He called his mother (DW2) to verify what he said. DW2 said, Accused No. 1 was at home, at the material time.
- As for accused no. 3 (DW3), he said, he was at home at Jittu Estate, at the material time. He said, on 1 May 2017, he went to work
from 8 am, and finished at 3 pm. He said, he returned home at 4 pm, had his dinner at 7 pm, and went to sleep at 10 pm. He said,
he woke up at 4 am on 2 May 2017. He called his mother (DW4) and younger brother (DW5) to verify that he was at home, at the material
time. He also called Accused no. 4 (DW6) as his witness. Accused no. 4 had pleaded guilty and being convicted of count no. 1 and
2 on 13 August 2018. In his evidence, DW6 said, accused no. 3 was not at the crime scene, at the material time.
- As for accused no. 5 (DW7), he said he was at Navesau between Wainibuka and Ra from March to November 2017. He said, he was assisting
Mr. Neil MacDonald (DW8) at his farm at the time. He said, he was not at the crime scene at the material time. He called DW8 to
verify the above in court as his only witness.
- Because of the above, accused no. 1, 3 and 5 are asking you, as assessors and judges of fact, to find them not guilty as charged,
on both counts.
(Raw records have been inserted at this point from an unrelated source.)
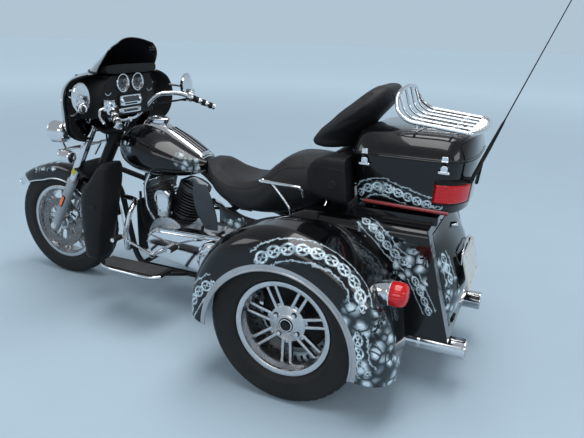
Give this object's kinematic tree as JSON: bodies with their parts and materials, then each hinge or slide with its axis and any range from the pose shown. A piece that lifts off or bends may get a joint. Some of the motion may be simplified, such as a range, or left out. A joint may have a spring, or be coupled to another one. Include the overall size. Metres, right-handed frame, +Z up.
{
  "type": "motorized trike",
  "caption": "Touring three-wheeled motorcycle with fork fairing, V-twin engine, two-up seat, cargo body, top trunk, luggage rack and whip antenna.",
  "frame": {"origin": "on the floor at the centre of the outline", "axes": "+X forward, +Y to the rider's left, +Z up"},
  "size_m": [2.9691, 1.39, 1.8048],
  "materials": {
    "gloss_black": "gloss black paint with airbrushed artwork",
    "chrome": "polished chrome plate",
    "satin_black": "satin black powder coat",
    "silver_paint": "satin silver paint",
    "polished_alloy": "polished cast alloy",
    "alloy_fins": "cast alloy with bright fin edges",
    "black_plastic": "fine-textured black moulding",
    "grey_plastic": "satin dark grey moulding",
    "leather": "stitched black seat cover",
    "tyre": "moulded tread rubber",
    "board_rubber": "ribbed black rubber",
    "red_lens": "moulded red lens in a bright housing",
    "plate_white": "blank white plate",
    "smoked": "dark smoked screen",
    "mirror": "mirror glass in a black housing",
    "mast": "black coated mast"
  },
  "bodies": {
    "chassis": {"frame": "satin_black", "rear_axle": "satin_black", "engine_case": "polished_alloy", "cylinders": "alloy_fins", "primary_cover": "chrome", "air_cleaner": "chrome", "exhaust": "chrome", "fuel_tank": "gloss_black", "tank_console": "chrome", "seat": "leather", "grab_rails": "chrome", "side_covers": "gloss_black", "air_deflectors": "grey_plastic", "lower_fairings": "black_plastic", "engine_guard": "chrome", "floorboards": "board_rubber", "foot_controls": "chrome", "rear_body": "gloss_black", "rear_fenders": "gloss_black", "rear_lamps": "red_lens", "trunk_box": "gloss_black", "lower_backrest": "leather", "speaker_pods": "black_plastic", "trunk_latches": "chrome", "trunk_lamps": "red_lens", "antenna": "mast"},
    "fork": {"fork": "silver_paint", "brake_calipers": "chrome", "front_fender": "gloss_black", "fairing_shell": "gloss_black", "fairing_dash": "black_plastic", "windshield": "smoked", "front_lamps": "chrome", "handlebar": "chrome", "hand_controls": "black_plastic", "mirrors": "mirror"},
    "front_wheel": {"front_tyre": "tyre", "front_rim": "polished_alloy"},
    "left_wheel": {"left_tyre": "tyre", "left_rim": "polished_alloy"},
    "right_wheel": {"right_tyre": "tyre", "right_rim": "polished_alloy"},
    "lid": {"trunk_lid": "gloss_black", "luggage_rack": "chrome", "upper_backrest": "leather"},
    "cargo_door": {"cargo_door": "gloss_black", "number_plate": "plate_white"},
    "fuel_door": {"fuel_door": "chrome"}
  },
  "joints": [
    {"name": "steering", "type": "hinge", "parent": "chassis", "child": "fork", "pos_m": [1.0693, 0, 0.28564], "axis": [-0.4848, 0, 0.8746], "range_deg": [-30, 30]},
    {"name": "front_wheel_spin", "type": "hinge", "parent": "fork", "child": "front_wheel", "pos_m": [1.1349, 0, 0.322], "axis": [0, 1, 0], "continuous": true},
    {"name": "left_wheel_spin", "type": "hinge", "parent": "chassis", "child": "left_wheel", "pos_m": [-0.5571, 0.555, 0.324], "axis": [0, 1, 0], "continuous": true},
    {"name": "right_wheel_spin", "type": "hinge", "parent": "chassis", "child": "right_wheel", "pos_m": [-0.5571, -0.555, 0.324], "axis": [0, 1, 0], "continuous": true},
    {"name": "trunk_lid_hinge", "type": "hinge", "parent": "chassis", "child": "lid", "pos_m": [-0.8911, -0.303, 0.979], "axis": [1, 0, 0], "range_deg": [0, 85]},
    {"name": "cargo_door_hinge", "type": "hinge", "parent": "chassis", "child": "cargo_door", "pos_m": [-1.14539, 0, 0.30504], "axis": [0, -1, 0], "range_deg": [0, 90]},
    {"name": "fuel_door_hinge", "type": "hinge", "parent": "chassis", "child": "fuel_door", "pos_m": [0.45981, -0.048, 0.98091], "axis": [0.9877, 0, 0.1564], "range_deg": [0, 100]}
  ]
}
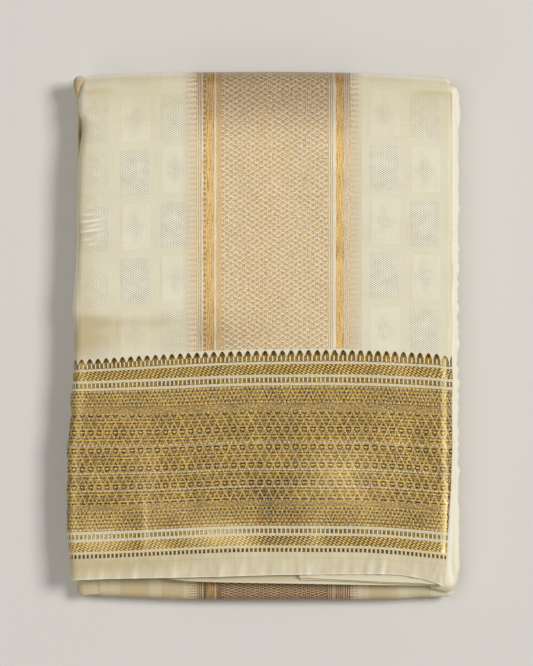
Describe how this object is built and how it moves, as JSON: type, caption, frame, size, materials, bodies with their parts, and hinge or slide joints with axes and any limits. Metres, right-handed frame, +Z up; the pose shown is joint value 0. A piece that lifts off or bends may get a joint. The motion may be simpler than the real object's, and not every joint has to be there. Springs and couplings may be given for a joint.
{
  "type": "folded dhoti cloth",
  "caption": "Unsewn silk waist cloth folded into a flat rounded pack: checked cream field, gold woven border across one end and a pale gold band down the middle.",
  "frame": {"origin": "middle of the pack's box, on the surface it rests on", "axes": "+Y towards the thick last fold and away from the free selvedge edge, +Z up, out of the face that shows the border"},
  "size_m": [0.2314, 0.3102, 0.0239],
  "materials": {
    "zari_silk": "silk with woven gold thread, soft sheen",
    "silk": "smooth silk, soft sheen"
  },
  "bodies": {
    "root": {"outer_sheet": "zari_silk", "inner_fold": "silk", "bottom_fold": "zari_silk", "corner_fold": "silk", "selvedge_layer_1": "silk", "selvedge_layer_2": "silk", "selvedge_layer_3": "silk", "hidden_layers": "silk"}
  },
  "joints": []
}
That was the case for the defence.
- ANALYSIS OF THE EVIDENCE
(a) Introduction:
- In analyzing the evidence, please bear in mind the directions I gave you in paragraphs 4, 5 and 6 hereof on the burden and standard
of proof. In the acceptance and/or rejection of the evidence presented at the trial and your role as assessors and judges of fact,
please bear in mind the directions I gave you in paragraphs 1, 2 and 3 hereof. In analyzing the evidence, we will first discuss
the Prosecution Exhibits and their significance, then the state’s case against each of the accused; then the accuseds’
cases, and finally, the need to consider all the evidence.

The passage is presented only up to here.